#### What is expected
Find the string "this" in the data, then copy every line where it is found.

□ □ □ □ □

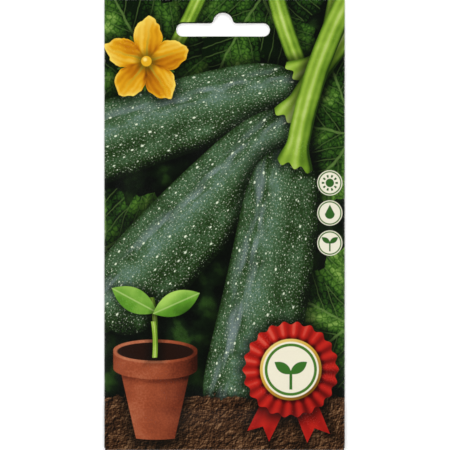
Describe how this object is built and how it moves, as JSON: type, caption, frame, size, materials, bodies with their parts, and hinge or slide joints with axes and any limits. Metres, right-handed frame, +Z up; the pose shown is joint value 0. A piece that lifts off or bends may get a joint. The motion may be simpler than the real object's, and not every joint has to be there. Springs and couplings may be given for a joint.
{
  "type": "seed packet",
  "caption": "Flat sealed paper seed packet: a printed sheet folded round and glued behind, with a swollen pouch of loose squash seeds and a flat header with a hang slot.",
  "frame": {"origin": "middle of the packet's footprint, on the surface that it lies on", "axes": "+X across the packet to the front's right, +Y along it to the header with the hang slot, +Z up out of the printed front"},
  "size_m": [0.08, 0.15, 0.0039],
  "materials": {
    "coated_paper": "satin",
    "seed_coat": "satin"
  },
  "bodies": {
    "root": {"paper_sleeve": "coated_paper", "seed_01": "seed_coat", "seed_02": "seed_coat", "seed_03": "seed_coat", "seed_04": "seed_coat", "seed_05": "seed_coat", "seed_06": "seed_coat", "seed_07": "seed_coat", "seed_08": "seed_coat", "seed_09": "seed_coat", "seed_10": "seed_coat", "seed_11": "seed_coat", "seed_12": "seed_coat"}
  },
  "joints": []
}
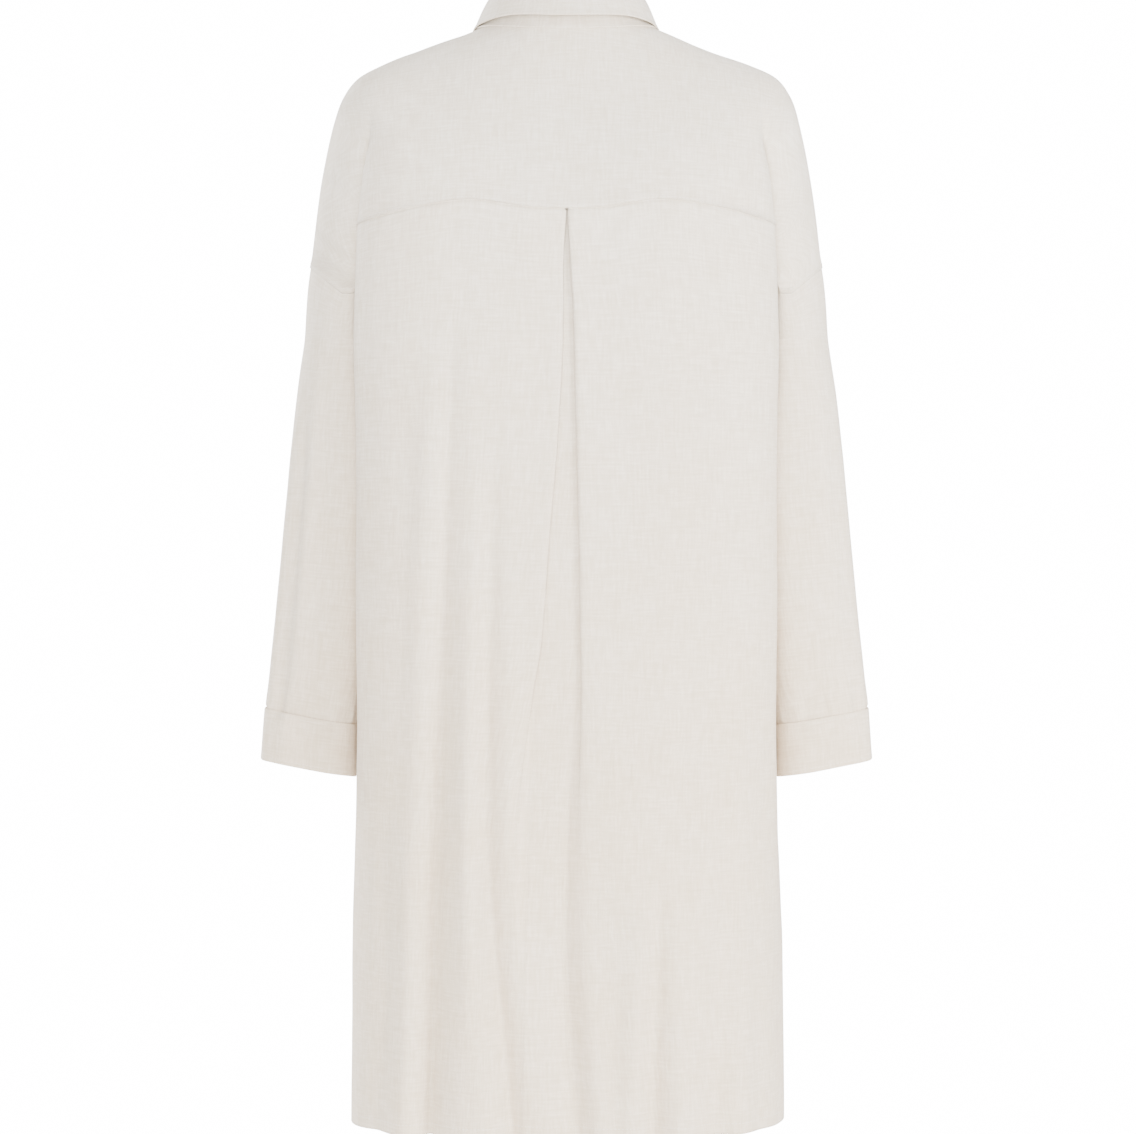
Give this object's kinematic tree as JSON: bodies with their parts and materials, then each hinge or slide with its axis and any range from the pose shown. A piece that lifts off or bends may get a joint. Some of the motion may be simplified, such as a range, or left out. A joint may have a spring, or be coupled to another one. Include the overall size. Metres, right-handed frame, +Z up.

□ □ □ □ □

#### Written solution
Describe how this object is built and how it moves, as JSON: type, caption, frame, size, materials, bodies with their parts, and hinge or slide joints with axes and any limits. Metres, right-handed frame, +Z up; the pose shown is joint value 0. A piece that lifts off or bends may get a joint. The motion may be simpler than the real object's, and not every joint has to be there. Springs and couplings may be given for a joint.
Give this object's kinematic tree as JSON: bodies with their parts and materials, then each hinge or slide with its axis and any range from the pose shown. A piece that lifts off or bends may get a joint. Some of the motion may be simplified, such as a range, or left out. A joint may have a spring, or be coupled to another one. Include the overall size. Metres, right-handed frame, +Z up.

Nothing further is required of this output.